### TO DO
Check each line of the material below for "between", then copy the ones that contain it.

### MATERIAL PROVIDED
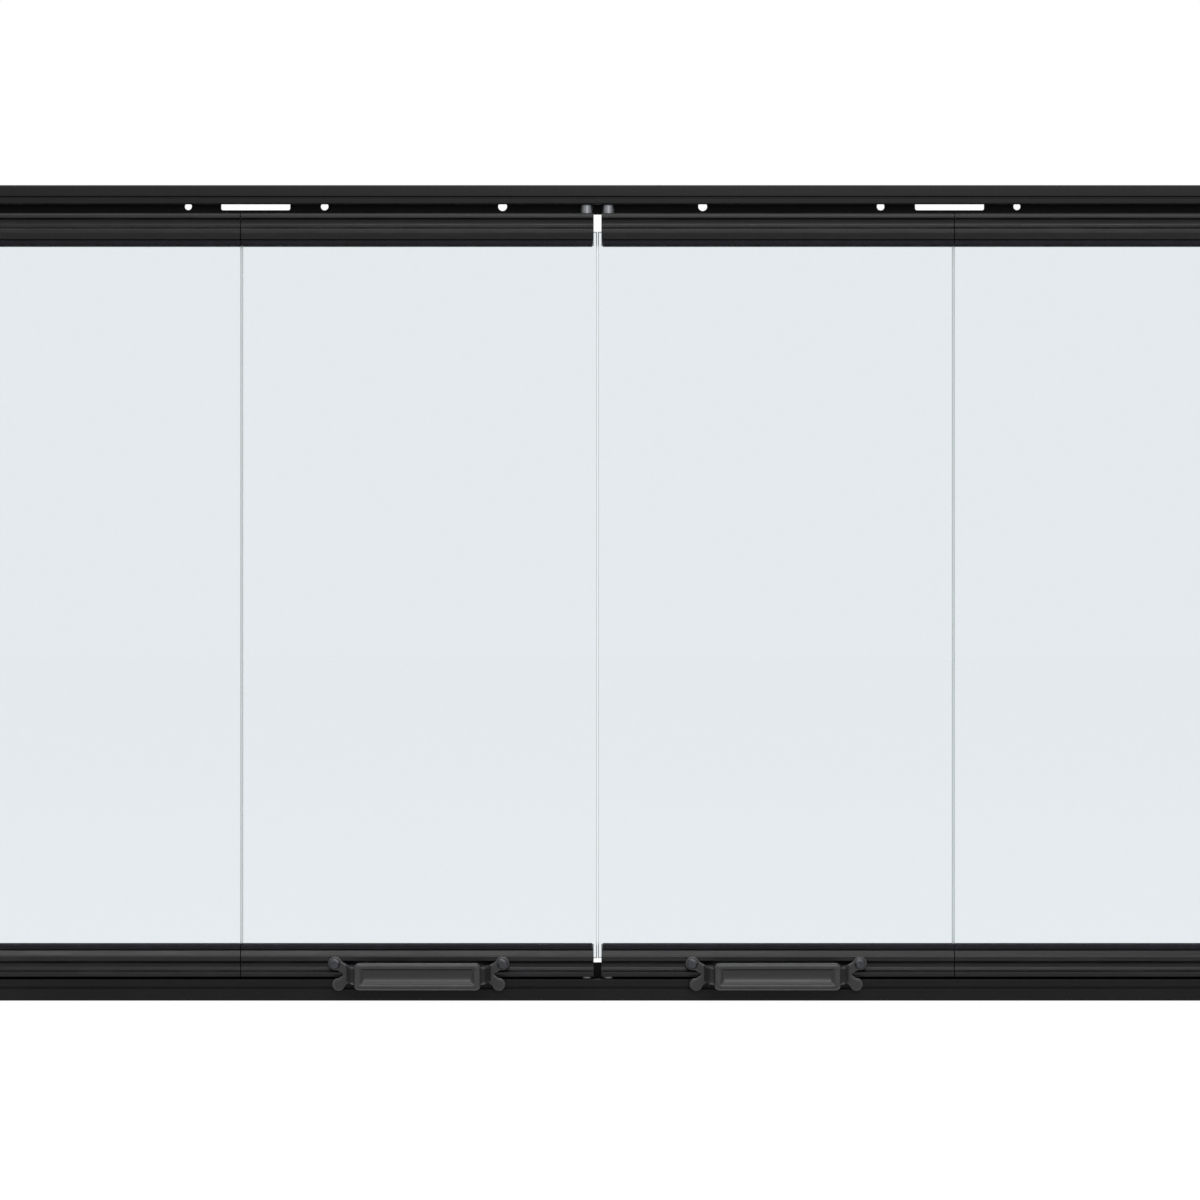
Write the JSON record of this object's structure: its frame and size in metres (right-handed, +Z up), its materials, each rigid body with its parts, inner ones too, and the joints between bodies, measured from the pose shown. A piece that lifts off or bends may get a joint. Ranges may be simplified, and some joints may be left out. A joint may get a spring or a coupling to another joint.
{
  "type": "folding fireplace glass door",
  "caption": "Folding glass door for a fireplace opening: clear panes in black rails fold in pairs between a top and a bottom track.",
  "frame": {"origin": "underside of the bottom track, in the middle of its length and under the guide groove", "axes": "+X along the door to the right as seen from the room, +Y away from the room, +Z up"},
  "size_m": [0.924, 0.0481, 0.523],
  "materials": {
    "black_paint": "satin black paint on rolled steel",
    "black_anodised": "black anodised extrusion, satin",
    "clear_glass": "clear tempered glass, seamed edges",
    "silicone": "black extruded silicone",
    "cast_black": "black powder coat on die-cast zinc",
    "zinc_plate": "bright zinc plate",
    "spring_steel": "drawn spring steel",
    "nylon": "natural nylon, moulded",
    "black_zinc": "black zinc plate"
  },
  "bodies": {
    "frame": {"bottom_track": "black_paint", "top_track": "black_paint", "bottom_pivot_block_left": "nylon", "bottom_pivot_block_right": "nylon", "top_pivot_block_left": "nylon", "top_pivot_block_right": "nylon"},
    "left_outer_panel": {"left_outer_glass": "clear_glass", "left_outer_top_rail": "black_anodised", "left_outer_bottom_rail": "black_anodised", "left_outer_top_gasket": "silicone", "left_outer_bottom_gasket": "silicone", "left_top_pivot_housing": "nylon", "left_pivot_spring": "spring_steel", "left_bottom_pivot": "zinc_plate", "left_top_hinge_outer_leaf": "black_zinc", "left_bottom_hinge_outer_leaf": "black_zinc", "left_top_hinge_pin": "black_zinc", "left_bottom_hinge_pin": "black_zinc"},
    "left_plunger": {"left_pivot_plunger": "zinc_plate"},
    "left_lead_panel": {"left_top_hinge_lead_leaf": "black_zinc", "left_bottom_hinge_lead_leaf": "black_zinc", "left_lead_glass": "clear_glass", "left_lead_top_rail": "black_anodised", "left_lead_bottom_rail": "black_anodised", "left_lead_top_gasket": "silicone", "left_lead_bottom_gasket": "silicone", "left_top_guide": "zinc_plate", "left_bottom_guide": "zinc_plate", "left_handle": "cast_black", "left_handle_inner_screw": "black_zinc", "left_handle_outer_screw": "black_zinc"},
    "left_top_guide_roller": {"left_top_roller": "nylon"},
    "left_bottom_guide_roller": {"left_bottom_roller": "nylon"},
    "right_outer_panel": {"right_outer_glass": "clear_glass", "right_outer_top_rail": "black_anodised", "right_outer_bottom_rail": "black_anodised", "right_outer_top_gasket": "silicone", "right_outer_bottom_gasket": "silicone", "right_top_pivot_housing": "nylon", "right_pivot_spring": "spring_steel", "right_bottom_pivot": "zinc_plate", "right_top_hinge_outer_leaf": "black_zinc", "right_bottom_hinge_outer_leaf": "black_zinc", "right_top_hinge_pin": "black_zinc", "right_bottom_hinge_pin": "black_zinc"},
    "right_plunger": {"right_pivot_plunger": "zinc_plate"},
    "right_lead_panel": {"right_top_hinge_lead_leaf": "black_zinc", "right_bottom_hinge_lead_leaf": "black_zinc", "right_lead_glass": "clear_glass", "right_lead_top_rail": "black_anodised", "right_lead_bottom_rail": "black_anodised", "right_lead_top_gasket": "silicone", "right_lead_bottom_gasket": "silicone", "right_top_guide": "zinc_plate", "right_bottom_guide": "zinc_plate", "right_handle": "cast_black", "right_handle_inner_screw": "black_zinc", "right_handle_outer_screw": "black_zinc"},
    "right_top_guide_roller": {"right_top_roller": "nylon"},
    "right_bottom_guide_roller": {"right_bottom_roller": "nylon"}
  },
  "joints": [
    {"name": "left_pivot_turn", "type": "hinge", "parent": "frame", "child": "left_outer_panel", "pos_m": [-0.4503, 0, 0.0056], "axis": [0, 0, -1], "range_deg": [0, 80]},
    {"name": "left_fold_turn", "type": "hinge", "parent": "left_outer_panel", "child": "left_lead_panel", "pos_m": [-0.2286, 0.0111, 0.0286], "axis": [0, 0, 1], "range_deg": [0, 160]},
    {"name": "left_plunger_slide", "type": "slide", "parent": "left_outer_panel", "child": "left_plunger", "axis": [0, 0, 1], "range_m": [-0.004, 0], "stiffness_N_per_m": 300, "springref_m": 0.006, "deforming": ["left_pivot_spring"]},
    {"name": "left_top_roller_spin", "type": "hinge", "parent": "left_lead_panel", "child": "left_top_guide_roller", "pos_m": [-0.0069, 0, 0.515], "axis": [0, 0, 1], "continuous": true},
    {"name": "left_bottom_roller_spin", "type": "hinge", "parent": "left_lead_panel", "child": "left_bottom_guide_roller", "pos_m": [-0.0069, 0, 0.0078], "axis": [0, 0, 1], "continuous": true},
    {"name": "right_pivot_turn", "type": "hinge", "parent": "frame", "child": "right_outer_panel", "pos_m": [0.4503, 0, 0.0056], "axis": [0, 0, 1], "range_deg": [0, 80]},
    {"name": "right_fold_turn", "type": "hinge", "parent": "right_outer_panel", "child": "right_lead_panel", "pos_m": [0.2286, 0.0111, 0.0286], "axis": [0, 0, -1], "range_deg": [0, 160]},
    {"name": "right_plunger_slide", "type": "slide", "parent": "right_outer_panel", "child": "right_plunger", "axis": [0, 0, 1], "range_m": [-0.004, 0], "stiffness_N_per_m": 300, "springref_m": 0.006, "deforming": ["right_pivot_spring"]},
    {"name": "right_top_roller_spin", "type": "hinge", "parent": "right_lead_panel", "child": "right_top_guide_roller", "pos_m": [0.0069, 0, 0.515], "axis": [0, 0, 1], "continuous": true},
    {"name": "right_bottom_roller_spin", "type": "hinge", "parent": "right_lead_panel", "child": "right_bottom_guide_roller", "pos_m": [0.0069, 0, 0.0078], "axis": [0, 0, 1], "continuous": true}
  ],
  "couplings": [
    {"joint": "left_fold_turn", "follows": "left_pivot_turn", "ratio": 2},
    {"joint": "right_fold_turn", "follows": "right_pivot_turn", "ratio": 2}
  ]
}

### ANSWER TO THIS EXERCISE
Write the JSON record of this object's structure: its frame and size in metres (right-handed, +Z up), its materials, each rigid body with its parts, inner ones too, and the joints between bodies, measured from the pose shown. A piece that lifts off or bends may get a joint. Ranges may be simplified, and some joints may be left out. A joint may get a spring or a coupling to another joint.
  "caption": "Folding glass door for a fireplace opening: clear panes in black rails fold in pairs between a top and a bottom track.",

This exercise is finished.